==== Exercise data

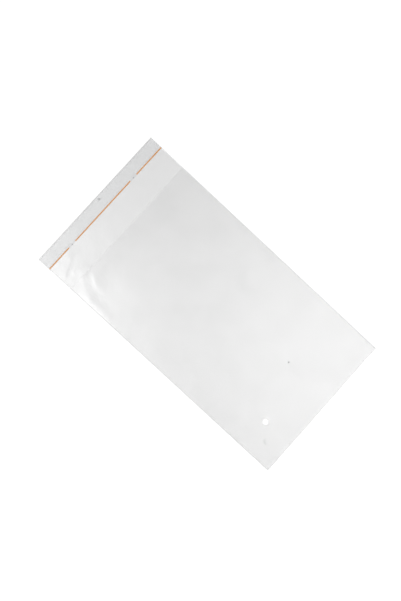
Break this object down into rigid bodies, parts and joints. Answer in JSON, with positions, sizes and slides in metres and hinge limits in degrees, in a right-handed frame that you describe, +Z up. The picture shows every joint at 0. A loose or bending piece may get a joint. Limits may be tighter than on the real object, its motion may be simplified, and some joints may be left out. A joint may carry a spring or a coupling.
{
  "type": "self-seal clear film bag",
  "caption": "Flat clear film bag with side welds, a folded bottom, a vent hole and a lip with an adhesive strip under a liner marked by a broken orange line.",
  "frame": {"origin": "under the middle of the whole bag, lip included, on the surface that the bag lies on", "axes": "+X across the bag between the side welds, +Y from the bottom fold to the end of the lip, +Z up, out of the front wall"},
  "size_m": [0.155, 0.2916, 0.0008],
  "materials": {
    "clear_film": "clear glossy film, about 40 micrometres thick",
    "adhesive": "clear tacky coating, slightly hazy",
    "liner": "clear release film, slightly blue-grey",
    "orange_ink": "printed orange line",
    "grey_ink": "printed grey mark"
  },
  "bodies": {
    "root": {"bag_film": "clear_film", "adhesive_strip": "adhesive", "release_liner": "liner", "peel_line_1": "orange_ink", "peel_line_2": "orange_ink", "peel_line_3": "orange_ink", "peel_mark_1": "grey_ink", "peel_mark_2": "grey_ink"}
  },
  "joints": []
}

========
==== Exercise data

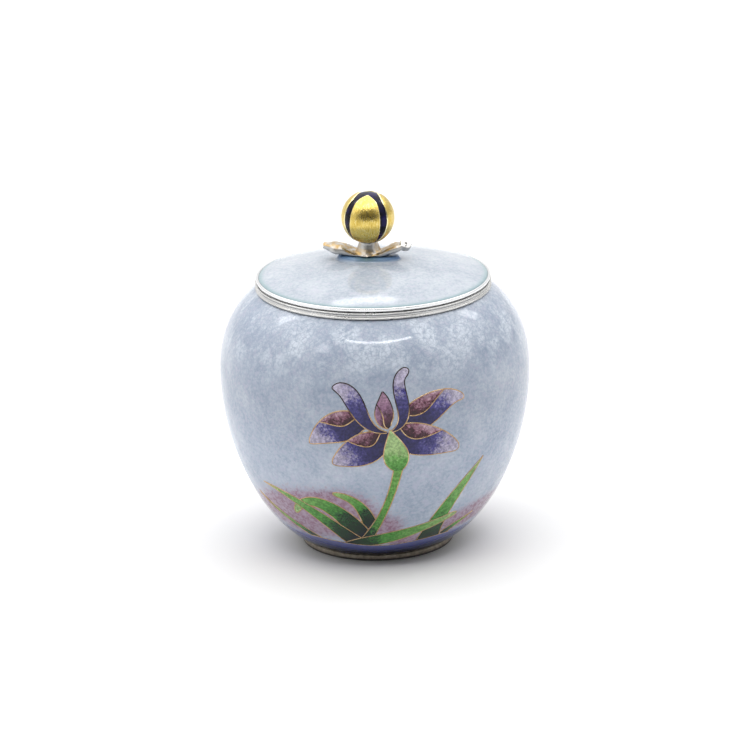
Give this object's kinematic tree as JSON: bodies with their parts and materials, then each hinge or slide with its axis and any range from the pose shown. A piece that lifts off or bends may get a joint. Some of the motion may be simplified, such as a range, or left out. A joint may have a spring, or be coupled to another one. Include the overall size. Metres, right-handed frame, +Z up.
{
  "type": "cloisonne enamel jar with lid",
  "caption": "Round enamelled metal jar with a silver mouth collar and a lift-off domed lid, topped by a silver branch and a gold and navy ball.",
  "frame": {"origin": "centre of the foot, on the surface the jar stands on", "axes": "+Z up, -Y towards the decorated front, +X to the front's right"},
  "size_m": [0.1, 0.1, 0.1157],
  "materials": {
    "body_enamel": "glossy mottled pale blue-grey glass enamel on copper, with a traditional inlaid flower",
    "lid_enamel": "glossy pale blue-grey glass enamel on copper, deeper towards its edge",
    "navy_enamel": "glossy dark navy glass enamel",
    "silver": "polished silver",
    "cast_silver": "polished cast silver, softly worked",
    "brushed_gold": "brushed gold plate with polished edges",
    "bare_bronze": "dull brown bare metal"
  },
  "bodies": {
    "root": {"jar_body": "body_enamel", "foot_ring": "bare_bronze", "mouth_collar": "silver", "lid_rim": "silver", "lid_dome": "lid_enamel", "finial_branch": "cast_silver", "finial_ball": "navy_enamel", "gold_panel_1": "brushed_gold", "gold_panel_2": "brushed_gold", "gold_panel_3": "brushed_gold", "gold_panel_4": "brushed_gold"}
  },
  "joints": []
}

========
==== Exercise data

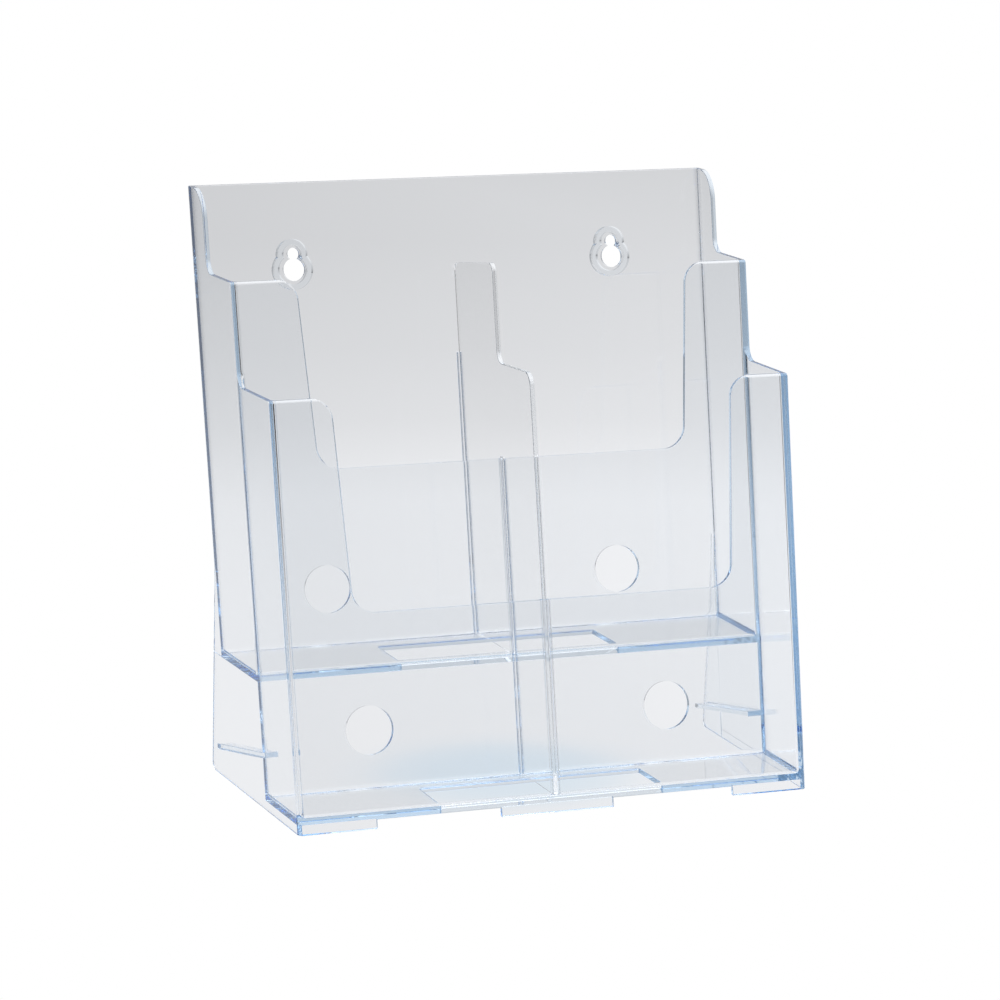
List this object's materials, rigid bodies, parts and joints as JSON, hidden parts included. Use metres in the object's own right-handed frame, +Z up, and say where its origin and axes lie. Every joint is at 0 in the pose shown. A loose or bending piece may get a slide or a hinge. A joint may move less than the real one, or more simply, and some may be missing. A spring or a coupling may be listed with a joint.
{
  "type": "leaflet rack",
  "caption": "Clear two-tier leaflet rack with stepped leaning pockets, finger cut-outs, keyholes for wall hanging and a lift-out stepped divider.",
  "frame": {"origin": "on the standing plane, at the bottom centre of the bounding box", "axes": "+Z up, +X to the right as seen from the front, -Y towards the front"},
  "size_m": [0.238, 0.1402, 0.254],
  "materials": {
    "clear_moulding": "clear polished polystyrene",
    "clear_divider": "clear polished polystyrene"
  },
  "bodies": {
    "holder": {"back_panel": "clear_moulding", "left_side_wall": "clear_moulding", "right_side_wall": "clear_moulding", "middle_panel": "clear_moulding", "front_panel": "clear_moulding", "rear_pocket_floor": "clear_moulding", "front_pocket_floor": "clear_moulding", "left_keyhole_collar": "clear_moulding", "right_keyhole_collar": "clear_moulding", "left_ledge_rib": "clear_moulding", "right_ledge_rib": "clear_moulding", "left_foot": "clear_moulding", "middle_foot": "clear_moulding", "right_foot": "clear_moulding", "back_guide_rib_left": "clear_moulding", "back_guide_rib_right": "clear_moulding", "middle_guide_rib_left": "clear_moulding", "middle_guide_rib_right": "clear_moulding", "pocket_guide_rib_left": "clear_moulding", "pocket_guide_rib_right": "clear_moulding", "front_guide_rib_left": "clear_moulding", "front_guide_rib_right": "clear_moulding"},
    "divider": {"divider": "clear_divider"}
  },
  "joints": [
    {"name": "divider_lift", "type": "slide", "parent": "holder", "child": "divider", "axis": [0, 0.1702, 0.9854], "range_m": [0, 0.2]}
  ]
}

========

## Set task
Each line above that includes "pose" should be shown.

## Complete answer
Give this object's kinematic tree as JSON: bodies with their parts and materials, then each hinge or slide with its axis and any range from the pose shown. A piece that lifts off or bends may get a joint. Some of the motion may be simplified, such as a range, or left out. A joint may have a spring, or be coupled to another one. Include the overall size. Metres, right-handed frame, +Z up.
List this object's materials, rigid bodies, parts and joints as JSON, hidden parts included. Use metres in the object's own right-handed frame, +Z up, and say where its origin and axes lie. Every joint is at 0 in the pose shown. A loose or bending piece may get a slide or a hinge. A joint may move less than the real one, or more simply, and some may be missing. A spring or a coupling may be listed with a joint.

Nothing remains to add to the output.